Faw, L. (2014, October 30)  The Richards Group Activates Experiential Campaign To Expand Appeal of RVs.  Retrieved October 31, 2014, from


  1. The economy is improving and the market job has unemployment rate lower than August 2008 (weeks before Lehman Brother's bankruptcy), so people are starting to pamper themselves with some extravagancies again. I believe that consumers might be attempted by this RV approach: Tailgate for football games using RV's.

    Millennials are very well-known for being the YOLO (You Live Only Once) generation, enjoying unique experiences, festivals, travels. If the RV trade association really touch this emotional button, they might come just right.

    I personally like more the previous brand positioning (RV's as guest houses), however I know that this new positioning statement is for a very strict target niche that I'm not part of it.

  2. This one is a difficult one to take a call on. I don’t know anyone who owns an RV. It definitely caters to a very niche audience, one I have personally never associated with.

    I think this campaign is targeting two audiences. One that is into outdoorsy, adventurous stuff and likes to travel, and the other one is the partygoer who is looking for novel experiences.

    To the outdoorsy, adventurous audience, the RV is functional, fun, and almost like a second home. They are probably already partying in their RVs when they are traveling long distances. The association is more adventure than partying for them, I think. I don’t see how this new positioning will alienate them. I think it will not have any effect on them.

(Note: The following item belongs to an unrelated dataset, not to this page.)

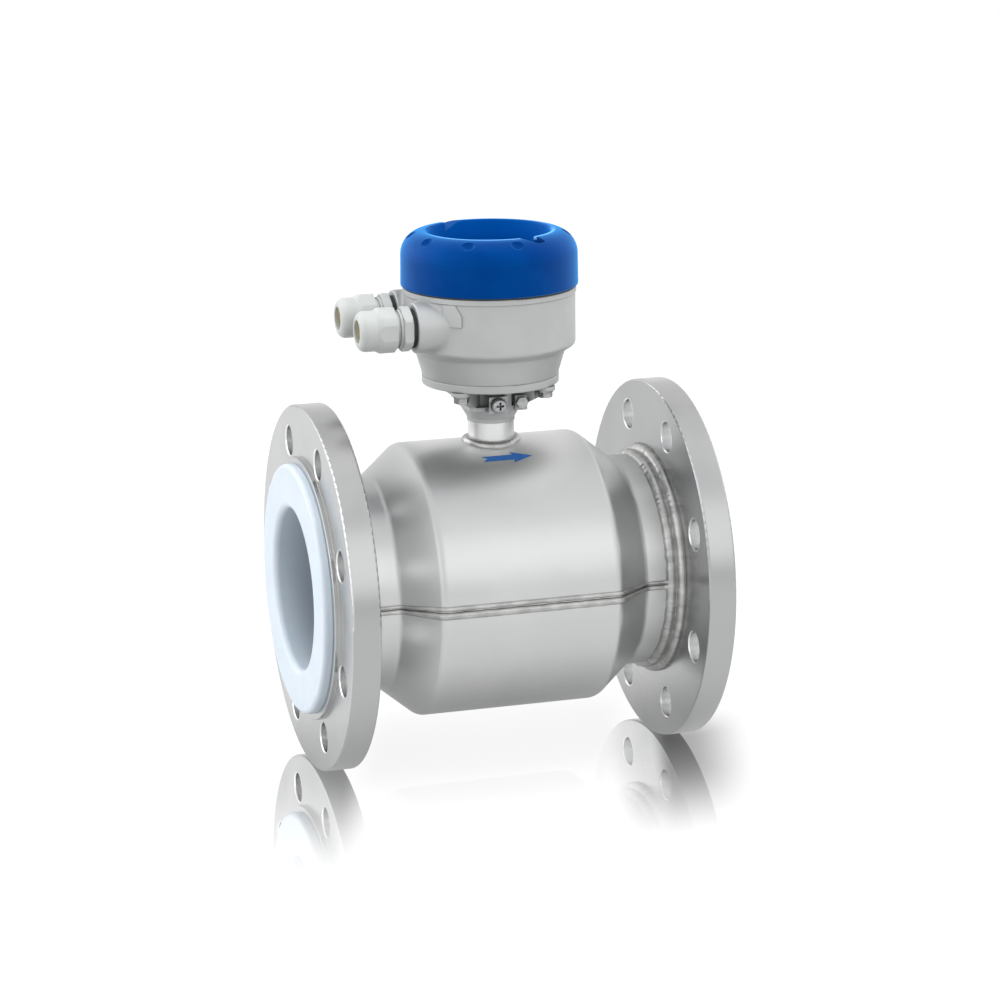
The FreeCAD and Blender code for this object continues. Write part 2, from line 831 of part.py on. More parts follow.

    On the other hand, the minimum cost of owning an RV is $25,000. That’s a steep cost for owning an alternate party place. While the RV may serve as a fun place to party a few times, the novelty might soon wear off. I don’t see a lot of people spending that sort of money to own an RV to party. I think this new positioning might not have much long-term returns.

    Overall, I believe, this might be an ineffective campaign.

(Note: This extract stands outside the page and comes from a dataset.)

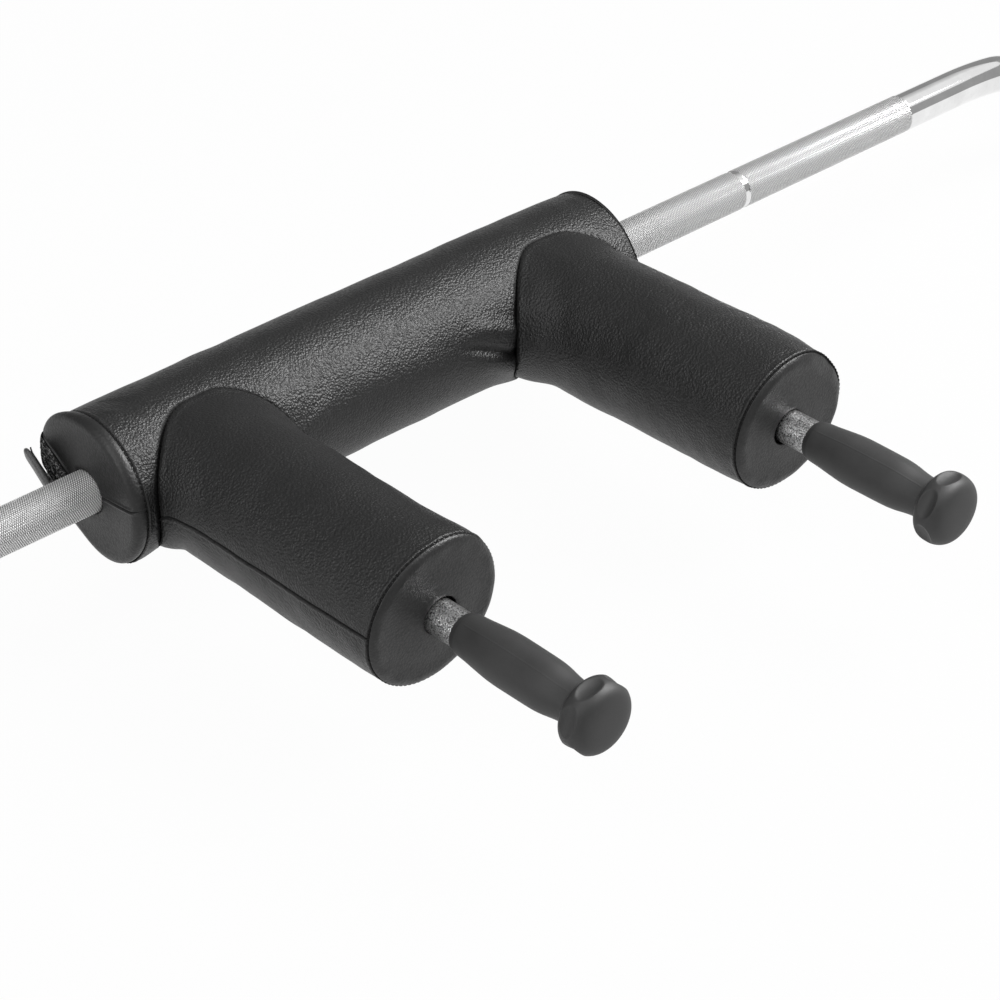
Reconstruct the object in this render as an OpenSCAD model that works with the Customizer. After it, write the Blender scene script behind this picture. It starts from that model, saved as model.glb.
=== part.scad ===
// Safety squat bar: a cambered shaft with two forward arms, a padded yoke and rotating plate sleeves.
// Origin: middle of the straight shaft, on its axis. +X runs along the shaft, the arms point along -Y,
// and +Z is up when the arms are level. The bar is the same on both sides of the plane X = 0.

/* [Shaft] */
// Diameter of the shaft
shaft_d = 32; // [28:0.5:35]
// Distance between the two ring marks
ring_spacing = 802; // [700:1:910]
// Width of a ring mark
ring_w = 4.5; // [2:0.5:8]
// Depth of a ring mark below the knurled band
ring_depth = 0.5; // [0.2:0.1:1]
// Distance from the middle to the outer end of each knurled band
knurl_end = 605; // [520:5:650]
// How far the shaft is turned down where it is knurled
knurl_relief = 0.2; // [0.1:0.05:0.4]

/* [Camber] */
// Distance from the middle to the start of the bend
bend_start = 672; // [655:1:760]
// Radius of the gentle lead-in to the bend
lead_r = 450; // [300:10:520]
// Angle that the lead-in turns
lead_a = 6.7; // [4:0.1:8]
// Radius of the two tight bends
bend_r = 80; // [65:1:90]
// Steepest angle of the camber
camber_a = 50; // [42:1:54]
// How far the sleeves lie below the shaft
camber_drop = 75; // [72:1:120]
// Straight run between the last bend and the spindle's shoulder
end_run = 16; // [14:1:60]

/* [Sleeves] */
// Outer diameter of a plate sleeve
sleeve_d = 50; // [48:0.5:50.5]
// Length of a sleeve tube
sleeve_len = 262; // [180:1:420]
// Diameter of the spindle that the sleeve turns on
spindle_d = 28; // [24:0.5:29]
// Outer diameter of the bushes, which is the sleeve's bore
bush_d = 38; // [36.5:0.5:42]
// Length of each bush
bush_len = 40; // [20:1:60]
// Diameter of the collar's flange
collar_d = 80; // [66:1:110]
// Width of the collar's flange
collar_w = 16; // [8:1:30]
// Diameter of the collar's hub
hub_d = 62; // [56:1:64]
// Length of the collar's hub
hub_len = 8; // [4:1:12]
// Thickness of the two washers
washer_t = 3; // [1.5:0.5:5]
// Thickness of the retaining ring
ring_t = 1.75; // [1.2:0.05:2.5]
// Depth of the retaining ring's groove
groove_depth = 1; // [0.6:0.1:1.6]
// Thickness of the end cap's plate
cap_t = 3; // [2:0.5:6]
// Length of the end cap's spigot
cap_spigot = 10; // [5:1:16]

/* [Arms] */
// Distance between the arms' axes
arm_spacing = 334; // [300:1:380]
// Outer diameter of an arm's tube
arm_d = 25.4; // [22:0.1:28]
// Wall of an arm's tube
arm_wall = 3; // [2:0.5:5]
// Leg of the weld between an arm and the shaft
weld_leg = 4; // [2.5:0.5:6]

/* [Pads] */
// Radius of the main pad in its middle
pad_r = 56; // [50:0.5:62]
// Distance from the middle to the main pad's end seam
pad_seam = 236; // [232:1:262]
// How much narrower the main pad is at its end seams
pad_crown = 0.8; // [0.2:0.1:2]
// How far the main pad's end panels stand out past the seam
pad_dome = 10; // [7:0.5:14]
// How far in from the rim an end panel's rounded shoulder reaches
pad_shoulder = 4; // [2:0.5:8]
// Radius of an arm pad where it is fullest
arm_pad_r = 55.7; // [50:0.1:60]
// How much an arm pad draws in where it meets the main pad
arm_draw = 2.5; // [1:0.5:6]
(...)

  3. I think the Tailgate Tour campaign is a creative way to advertise the product. Recently reading the JWT trends report, "Meet the BRIC Millennials”" and going through your previous blog, I feel the RV Industry may be in a unique position today catering to their niche market segment - The Millennials.

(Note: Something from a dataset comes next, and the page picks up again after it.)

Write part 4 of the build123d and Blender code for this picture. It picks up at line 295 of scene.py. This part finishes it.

    Studies suggest that the Millennials, like to pave their own way, take chances and invest wisely. These three reasons may be strong enough to market the RVs to this sector as the ultimate party venue. Life is more stressful for the Millennials, and many trying to achieve the work life balance. The RV can be a good hangout place.

    This makes me think there is a niche market for the RVs.
    And if there happens to be RVs displayed in a football game that I go, I would surely go and check it out.


  4. I personally think this is an interesting advertising campaign idea. In reading the Media Post article it seems like the RV industry is mostly focused on changing their image from stereotypes "associating large motor homes with retired couples driving across the country." I think this tailgating concept is likely to attract a younger consumer than the guest house idea. A separate movable home for partying? Sounds fun, sounds young, changes my preconceived ideas about the RV. That appears to be their goal, and I have to say its intriguing. Though, full disclosure, I don’t tailgate and I can't see myself going out and buying an RV anytime soon, I think the efforts of the industry to expand their image to include a wider variety of customers is an admirable one. Yes the RV has its standard customer base, but it is one that caters to an older demographic. There is no guarantee that without engaging the next generation of consumers that they will have an interest in following the old retiree cross-country trip.

    What intrigues me most about this advertising plan is the efforts to engage in non traditional methods, actually doing some good experiential reach out at sporting events. It makes sense to me that traditional advertising might not be enough to change the RV image, but getting themselves out there at sporting events and changing their product image association in the eyes of the public, making the RV seems like a fun party vehicle. Sounds like they already had success with the previous effort to change the RV in the minds of the public. I actually think that a party vehicle is an image that might appeal to a wider variety of consumers with a broader age range.( So many people of varying ages go to sporting events and tailgate). Somehow guesthouse makes me imagine that I would only buy an RV if I already had a home. That limits the age demographic the idea would appeal to( though clearly the concept raised their sales numbers). Less of the millennial generation are buying homes today ( at least compared to the previous generations at their age), but maybe a party house that can go on the road is just what they need. I’m interested to see how this campaign will pan out numbers wise.

  5. I like the approach of the brand, which is not afraid of experiments and is trying nontraditional ways to reach new target. I agree with James Ashurst, vice president of communications and marketing at GoRVing, that traditional advertising channels like TV commercials or print ads only get a brand to a certain point and experiments allow you to go further. I am also a huge enthusiast of brand promotions during important live events, which gather great crowds. I believe in connection between positive emotions people experience at that moment and its connection with the brands that are present onsite. My only concern is if promoting RVs as a party spaces is a very good idea, since as Anu stated, the novelty might soon wear off. Will the campaign make people buy RVs as a potential party space? I have my doubts here, but generally I like the idea of how this brand approaches new audience.

    Malgorzata Marciniak

  6. I thought the RV industry had dissappared because of the Great Recession, but there has been an increase of 14% in sales for this year. Their position is even stronger nowadays than before. This gives the owners of this company a good and strong starting point to begin engaging old customers and new ones.

    I think the new use for th RV, party venue, is a very good and interesting idea. Its new, fresh, innovative and something never seen before. With out any doubt it will call the attention of a lot of people. Definitely here is a new niche.

    Regarding the campaign named in this block, i wouldn't do it in sports games, because they don't represent anything related with party venue. I would do it in the cities, at night, free giveaways and with famous people appearances. I will like to give the campaign a tone that would be characterized more for night style and exclusiveness, instead of sports and no formalism.
    Now, if the aim is to show and launch the RV for family purposes, trips, and other things that do not mean party, i will be supportive of the Talgiate Tour.

  7. In my personal opinion I really like RV’s but I’ve never own one and don’t know anybody who do. I think is a very American thing to own one or use one and this is a very innovative way to promote the product. If they advertise it through the right canals (to the niche market of the millennial’s) it could be very successful.